DESCRIPTION OF THE TASK
Everything in the listing below from the line containing "obj.matrix_world = world" through the line containing "camera_film = 36" should be repeated exactly; leave out every other line.

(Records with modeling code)
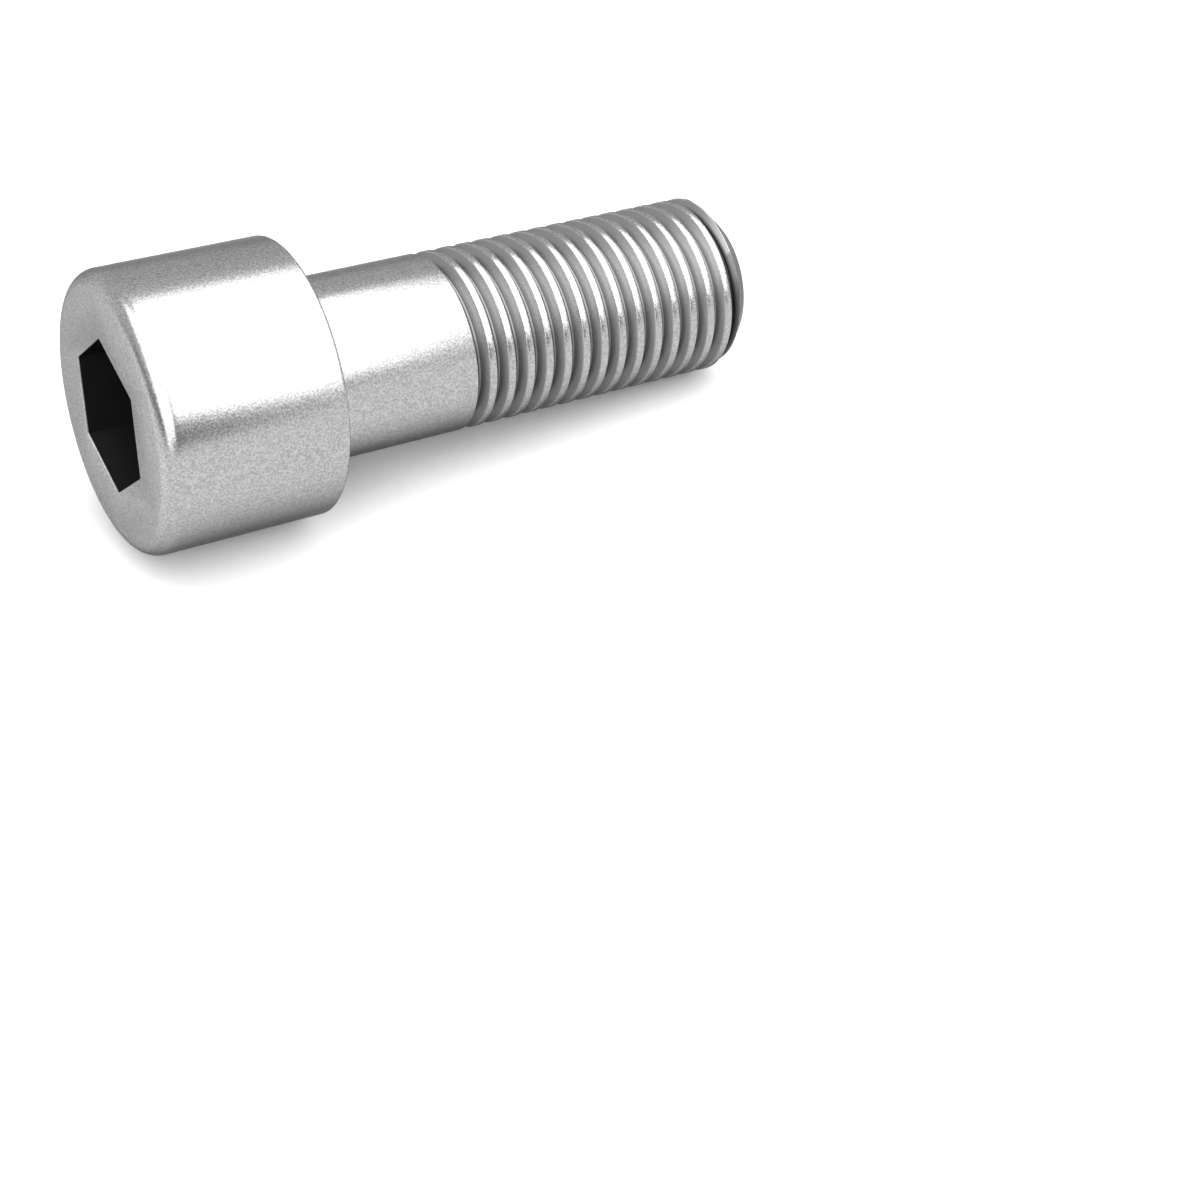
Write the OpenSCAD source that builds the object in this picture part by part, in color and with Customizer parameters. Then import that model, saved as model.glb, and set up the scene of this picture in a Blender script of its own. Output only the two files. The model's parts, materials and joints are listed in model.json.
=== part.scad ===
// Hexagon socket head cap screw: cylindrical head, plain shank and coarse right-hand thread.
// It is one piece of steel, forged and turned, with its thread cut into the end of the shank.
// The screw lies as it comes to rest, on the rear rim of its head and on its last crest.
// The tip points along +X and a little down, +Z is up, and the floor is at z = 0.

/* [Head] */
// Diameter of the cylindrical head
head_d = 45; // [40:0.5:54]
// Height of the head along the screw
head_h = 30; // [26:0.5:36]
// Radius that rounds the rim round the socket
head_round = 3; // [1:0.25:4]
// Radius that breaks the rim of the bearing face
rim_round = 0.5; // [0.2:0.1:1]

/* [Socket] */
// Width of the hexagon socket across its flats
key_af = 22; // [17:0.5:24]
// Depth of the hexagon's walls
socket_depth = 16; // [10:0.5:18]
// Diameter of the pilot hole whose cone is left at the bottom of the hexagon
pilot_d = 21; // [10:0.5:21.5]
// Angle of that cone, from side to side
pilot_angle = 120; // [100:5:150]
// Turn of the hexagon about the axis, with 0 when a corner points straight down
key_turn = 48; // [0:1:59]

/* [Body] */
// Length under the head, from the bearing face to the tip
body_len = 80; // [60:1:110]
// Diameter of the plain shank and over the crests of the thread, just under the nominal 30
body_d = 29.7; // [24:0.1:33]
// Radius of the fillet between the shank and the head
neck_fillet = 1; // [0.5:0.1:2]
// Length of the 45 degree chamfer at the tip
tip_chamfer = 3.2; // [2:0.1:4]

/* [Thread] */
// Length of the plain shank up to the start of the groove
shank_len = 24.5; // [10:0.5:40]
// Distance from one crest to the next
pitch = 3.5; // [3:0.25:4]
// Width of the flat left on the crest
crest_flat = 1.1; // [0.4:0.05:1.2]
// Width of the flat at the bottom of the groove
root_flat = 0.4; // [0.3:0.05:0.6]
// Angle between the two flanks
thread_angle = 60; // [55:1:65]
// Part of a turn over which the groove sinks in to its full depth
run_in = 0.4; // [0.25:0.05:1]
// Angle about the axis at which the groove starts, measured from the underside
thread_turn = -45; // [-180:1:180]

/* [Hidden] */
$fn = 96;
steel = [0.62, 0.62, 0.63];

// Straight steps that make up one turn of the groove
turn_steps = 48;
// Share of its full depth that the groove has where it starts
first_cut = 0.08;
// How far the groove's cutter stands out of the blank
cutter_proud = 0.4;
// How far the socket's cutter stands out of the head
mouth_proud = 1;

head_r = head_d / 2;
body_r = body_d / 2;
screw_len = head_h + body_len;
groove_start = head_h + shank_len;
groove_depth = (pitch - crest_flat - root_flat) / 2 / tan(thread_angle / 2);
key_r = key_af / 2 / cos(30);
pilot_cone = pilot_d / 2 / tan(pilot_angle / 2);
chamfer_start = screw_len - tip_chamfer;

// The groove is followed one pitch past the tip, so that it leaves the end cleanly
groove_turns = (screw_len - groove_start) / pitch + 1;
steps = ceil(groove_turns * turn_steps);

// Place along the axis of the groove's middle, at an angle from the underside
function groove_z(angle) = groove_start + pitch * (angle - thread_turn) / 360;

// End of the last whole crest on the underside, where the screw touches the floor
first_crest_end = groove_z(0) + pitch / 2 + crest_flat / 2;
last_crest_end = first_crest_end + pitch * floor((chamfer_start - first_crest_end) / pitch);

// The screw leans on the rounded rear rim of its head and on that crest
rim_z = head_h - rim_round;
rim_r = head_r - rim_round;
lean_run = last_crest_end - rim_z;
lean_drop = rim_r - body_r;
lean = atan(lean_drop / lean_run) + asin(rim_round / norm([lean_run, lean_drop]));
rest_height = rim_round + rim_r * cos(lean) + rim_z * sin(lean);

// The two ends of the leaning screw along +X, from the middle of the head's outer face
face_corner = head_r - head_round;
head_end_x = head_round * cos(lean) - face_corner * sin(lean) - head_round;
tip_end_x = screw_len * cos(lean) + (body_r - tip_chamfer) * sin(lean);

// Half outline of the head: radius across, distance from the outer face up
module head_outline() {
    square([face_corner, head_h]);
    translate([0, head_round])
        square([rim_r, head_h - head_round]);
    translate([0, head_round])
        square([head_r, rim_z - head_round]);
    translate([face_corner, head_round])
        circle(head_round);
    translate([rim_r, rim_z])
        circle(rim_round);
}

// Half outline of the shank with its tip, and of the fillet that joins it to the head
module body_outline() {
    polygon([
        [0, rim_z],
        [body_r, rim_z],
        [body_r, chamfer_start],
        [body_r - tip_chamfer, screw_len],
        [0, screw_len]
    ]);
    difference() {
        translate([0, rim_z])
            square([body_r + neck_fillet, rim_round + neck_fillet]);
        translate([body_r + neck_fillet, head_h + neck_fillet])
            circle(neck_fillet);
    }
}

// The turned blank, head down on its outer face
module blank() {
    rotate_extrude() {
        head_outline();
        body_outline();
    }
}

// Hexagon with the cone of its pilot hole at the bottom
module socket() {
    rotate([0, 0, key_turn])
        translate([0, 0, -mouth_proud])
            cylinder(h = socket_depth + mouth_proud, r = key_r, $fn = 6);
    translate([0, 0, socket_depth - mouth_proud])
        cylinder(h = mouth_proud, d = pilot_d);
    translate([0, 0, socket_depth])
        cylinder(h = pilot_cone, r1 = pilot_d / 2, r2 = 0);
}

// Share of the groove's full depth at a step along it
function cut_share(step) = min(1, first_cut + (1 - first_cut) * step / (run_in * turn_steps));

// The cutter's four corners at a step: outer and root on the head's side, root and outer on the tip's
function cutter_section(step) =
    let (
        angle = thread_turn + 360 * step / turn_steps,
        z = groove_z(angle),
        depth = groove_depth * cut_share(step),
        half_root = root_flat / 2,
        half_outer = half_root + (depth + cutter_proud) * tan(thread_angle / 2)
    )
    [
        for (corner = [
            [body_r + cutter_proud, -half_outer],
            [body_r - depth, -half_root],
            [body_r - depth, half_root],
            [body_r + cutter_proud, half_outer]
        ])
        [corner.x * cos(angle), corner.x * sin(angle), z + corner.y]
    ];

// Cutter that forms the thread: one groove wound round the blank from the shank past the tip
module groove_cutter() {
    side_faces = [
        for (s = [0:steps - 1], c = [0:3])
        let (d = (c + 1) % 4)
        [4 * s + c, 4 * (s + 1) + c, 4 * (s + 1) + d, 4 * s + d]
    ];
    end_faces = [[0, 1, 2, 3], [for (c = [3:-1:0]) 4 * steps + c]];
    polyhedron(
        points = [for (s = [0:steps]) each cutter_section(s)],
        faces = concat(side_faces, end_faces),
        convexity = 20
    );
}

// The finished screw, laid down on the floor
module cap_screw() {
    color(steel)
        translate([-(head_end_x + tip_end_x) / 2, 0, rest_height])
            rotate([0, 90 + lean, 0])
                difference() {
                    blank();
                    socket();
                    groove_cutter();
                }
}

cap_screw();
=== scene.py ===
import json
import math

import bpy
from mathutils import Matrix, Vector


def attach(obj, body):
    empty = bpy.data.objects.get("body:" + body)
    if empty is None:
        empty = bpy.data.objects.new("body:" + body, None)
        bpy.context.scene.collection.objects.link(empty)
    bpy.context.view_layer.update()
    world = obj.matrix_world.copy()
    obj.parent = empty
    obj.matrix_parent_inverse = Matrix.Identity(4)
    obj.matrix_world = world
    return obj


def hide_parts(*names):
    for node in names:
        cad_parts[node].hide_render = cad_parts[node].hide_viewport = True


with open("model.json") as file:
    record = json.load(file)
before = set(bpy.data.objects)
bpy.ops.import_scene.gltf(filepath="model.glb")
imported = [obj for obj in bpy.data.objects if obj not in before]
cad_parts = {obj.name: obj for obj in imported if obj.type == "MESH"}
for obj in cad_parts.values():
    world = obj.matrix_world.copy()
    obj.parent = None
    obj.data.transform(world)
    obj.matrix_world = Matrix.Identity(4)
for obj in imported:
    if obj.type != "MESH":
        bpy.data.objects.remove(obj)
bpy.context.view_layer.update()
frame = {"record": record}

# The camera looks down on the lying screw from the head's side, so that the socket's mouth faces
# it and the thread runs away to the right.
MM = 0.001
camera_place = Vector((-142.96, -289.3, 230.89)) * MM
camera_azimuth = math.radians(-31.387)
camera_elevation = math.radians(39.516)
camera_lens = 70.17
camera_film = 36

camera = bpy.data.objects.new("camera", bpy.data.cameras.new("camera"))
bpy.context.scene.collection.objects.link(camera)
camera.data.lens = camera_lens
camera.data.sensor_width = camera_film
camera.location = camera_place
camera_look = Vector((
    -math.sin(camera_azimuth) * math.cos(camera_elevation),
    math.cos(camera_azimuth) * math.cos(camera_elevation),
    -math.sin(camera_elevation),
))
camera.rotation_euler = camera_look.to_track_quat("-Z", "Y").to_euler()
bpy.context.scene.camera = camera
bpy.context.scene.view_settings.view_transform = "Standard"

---

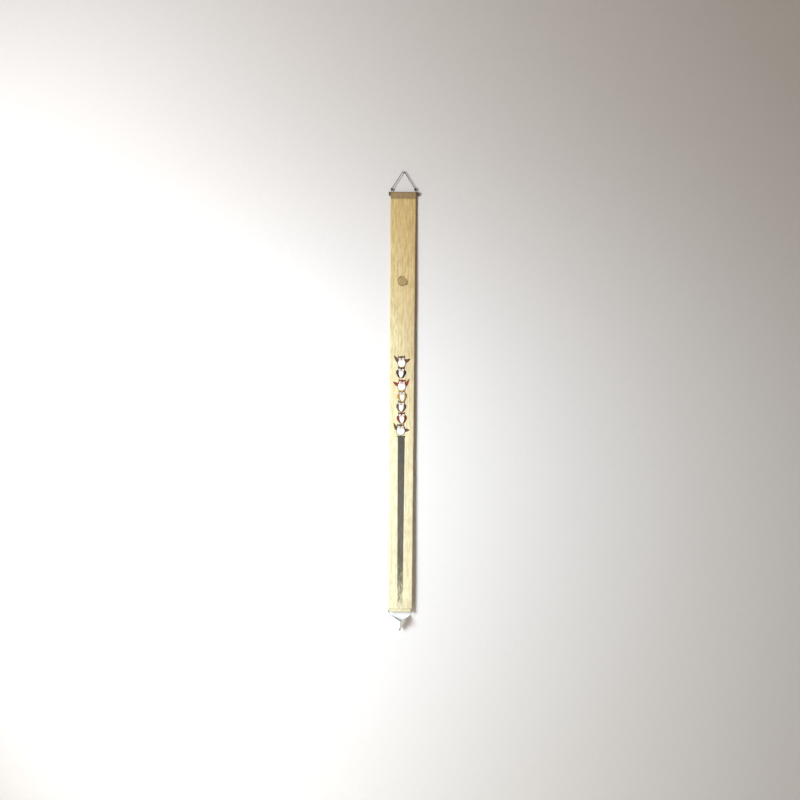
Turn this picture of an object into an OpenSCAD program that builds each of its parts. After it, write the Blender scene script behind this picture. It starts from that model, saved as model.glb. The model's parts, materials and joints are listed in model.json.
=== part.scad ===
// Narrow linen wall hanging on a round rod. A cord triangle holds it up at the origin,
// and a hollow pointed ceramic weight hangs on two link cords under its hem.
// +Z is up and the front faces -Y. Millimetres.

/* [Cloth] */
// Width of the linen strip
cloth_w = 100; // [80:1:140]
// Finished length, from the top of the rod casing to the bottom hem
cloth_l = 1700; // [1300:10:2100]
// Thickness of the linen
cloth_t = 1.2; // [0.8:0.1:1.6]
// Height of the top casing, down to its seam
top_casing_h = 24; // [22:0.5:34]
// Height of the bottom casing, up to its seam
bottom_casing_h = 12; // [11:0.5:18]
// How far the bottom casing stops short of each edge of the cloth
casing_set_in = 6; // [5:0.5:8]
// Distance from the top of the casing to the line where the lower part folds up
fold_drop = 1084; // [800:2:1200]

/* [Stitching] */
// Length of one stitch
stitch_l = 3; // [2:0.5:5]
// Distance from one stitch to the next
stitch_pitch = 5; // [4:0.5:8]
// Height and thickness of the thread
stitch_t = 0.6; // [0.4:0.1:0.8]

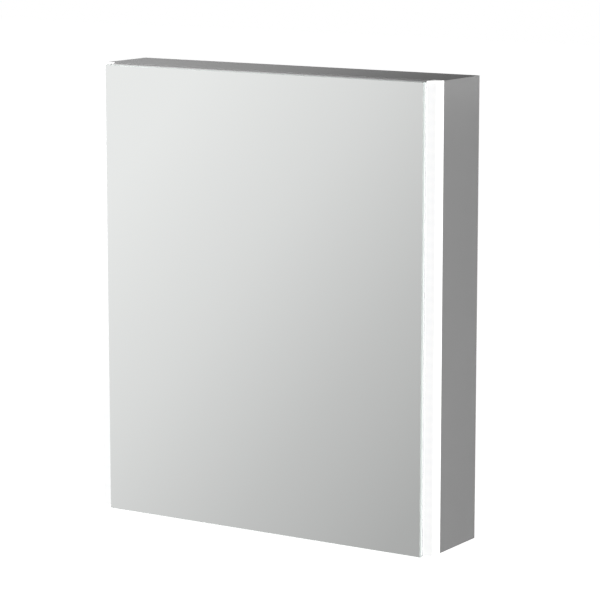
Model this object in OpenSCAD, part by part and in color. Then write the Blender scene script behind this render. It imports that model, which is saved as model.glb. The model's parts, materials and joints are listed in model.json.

SOLUTION TO THIS EXERCISE
    obj.matrix_world = world
    return obj


def hide_parts(*names):
    for node in names:
        cad_parts[node].hide_render = cad_parts[node].hide_viewport = True


with open("model.json") as file:
    record = json.load(file)
before = set(bpy.data.objects)
bpy.ops.import_scene.gltf(filepath="model.glb")
imported = [obj for obj in bpy.data.objects if obj not in before]
cad_parts = {obj.name: obj for obj in imported if obj.type == "MESH"}
for obj in cad_parts.values():
    world = obj.matrix_world.copy()
    obj.parent = None
    obj.data.transform(world)
    obj.matrix_world = Matrix.Identity(4)
for obj in imported:
    if obj.type != "MESH":
        bpy.data.objects.remove(obj)
bpy.context.view_layer.update()
frame = {"record": record}

# The camera looks down on the lying screw from the head's side, so that the socket's mouth faces
# it and the thread runs away to the right.
MM = 0.001
camera_place = Vector((-142.96, -289.3, 230.89)) * MM
camera_azimuth = math.radians(-31.387)
camera_elevation = math.radians(39.516)
camera_lens = 70.17
camera_film = 36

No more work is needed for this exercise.